Users need speeds of around 20Mbps (megabits per second) in order to watch 4K content without glitches. The next step  will be a trial of live broadcasting over 4G, Ultra HD and 3D audio and will be seen as part of a BBC R&D showcase in Glasgow, timed to coincide with the Commonwealth Games, which is being staged in the city.

A range of UHD TVs were shown off at tech show CES this year

These demonstrations, will be open to the public, can be seen at the Glasgow Science Centre’s Clyde Suite from 10am – 5pm throughout the Games (July 24 – August3) and will form part of the wider BBC at the Quay festivities.

Matthew Postgate, Controller of BBC R&D said “The future isn’t being created by one company or different companies working in isolation, this is a future that is going to be created by collaboration, and the BBC is committed to open innovation and open research” .

In a UK first, BBC R&D will collaborate with EE, Huawei and Qualcomm on a trial to broadcast live footage from the Games over the EE 4G mobile network. 4G broadcasting is designed to offer an alternative to conventional streaming that can buffer and freeze at times of peak traffic because the content needs to be sent individually to each user.

Visitors will be able to view a live 4G broadcast of the feed from demo handsets through a special Commonwealth Games application.  Previously the BBC has worked with Japanese broadcaster NHK on such trials. Rival broadcaster Sky has also run 4K trials.

The world cup live streams were sent via satellite from Brazil, and then distributed via Digital Terrestrial TV (DTT) and Internet Protocol (IP) but only to a handful of UHD TV sets in selected BBC Research and Development facilities.

Matthew Postgate, controller of BBC Research and Development said: "The trials will prove hugely valuable in furthering our understanding of UHD technology, and potential distribution models for the future."

4K is the next great hope for TV manufacturers hoping to persuade viewers to upgrade their sets but like any fledging technology it has experienced teething problems.

As usual there is not a great deal of content available in the format and the costs of 4K TV sets remain ridiculously high.

Netflix recently made some of its TV shows - including House of Cards and Breaking Bad - available in the new technology but the decoder required to view the content was not compatible with some earlier 4K televisions.
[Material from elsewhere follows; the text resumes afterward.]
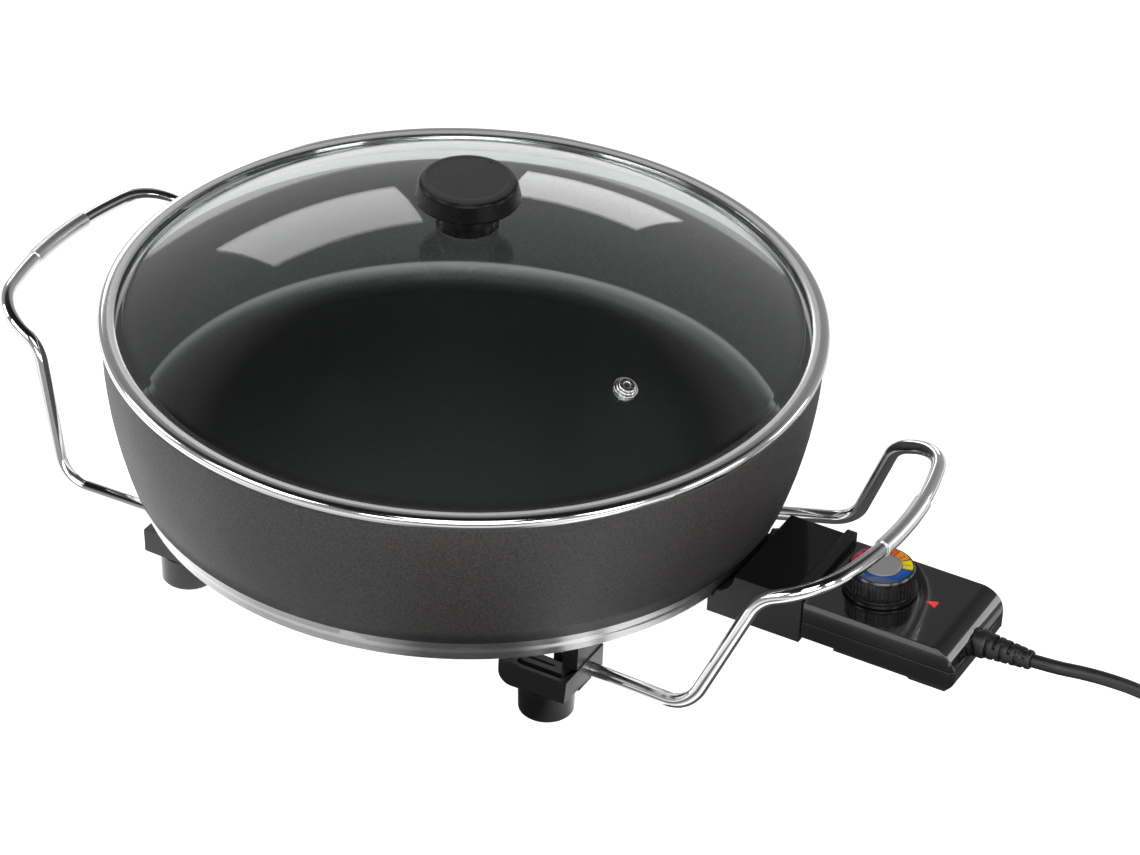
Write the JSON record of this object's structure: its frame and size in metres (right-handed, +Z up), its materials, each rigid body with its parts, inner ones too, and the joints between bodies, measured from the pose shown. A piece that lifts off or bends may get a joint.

The demonstration shows a complete end to end chain, with BBC R&D providing live content for the trial in the MPEG-DASH format. This is sent over an IP link to a Huawei server situated within EE’s test labs. The content is then encapsulated within multicast and sent to base stations (eNodeBs), one of which is situated within the showcase at the Glasgow Science Centre where it is transmitted on 2.6 GHz spectrum. How-ever does this kill off 3D television, with or without glasses. Resellers and dealers will be asking what new gimmick is next watch this space.

Also being given an outing is an augmented video version of the BBC iPlayer that can draw graphical overlays on top of video streams. As with subtitles, these graphics can be activated or deactivated by the viewer. In sport these could a include putting names above player’s heads, adding text to show how fast a person is running or highlighting a ball to assist viewers with poor eyesight. At the Showcase, visitors will be able to see the prototype in action, where the graphics will be used to provide insights into gymnastics events.

BBC R&D also has a display of White Spaces technology that in Glasgow will be used to provide live and on-demand IP streaming of multimedia content to user devices in a home environment.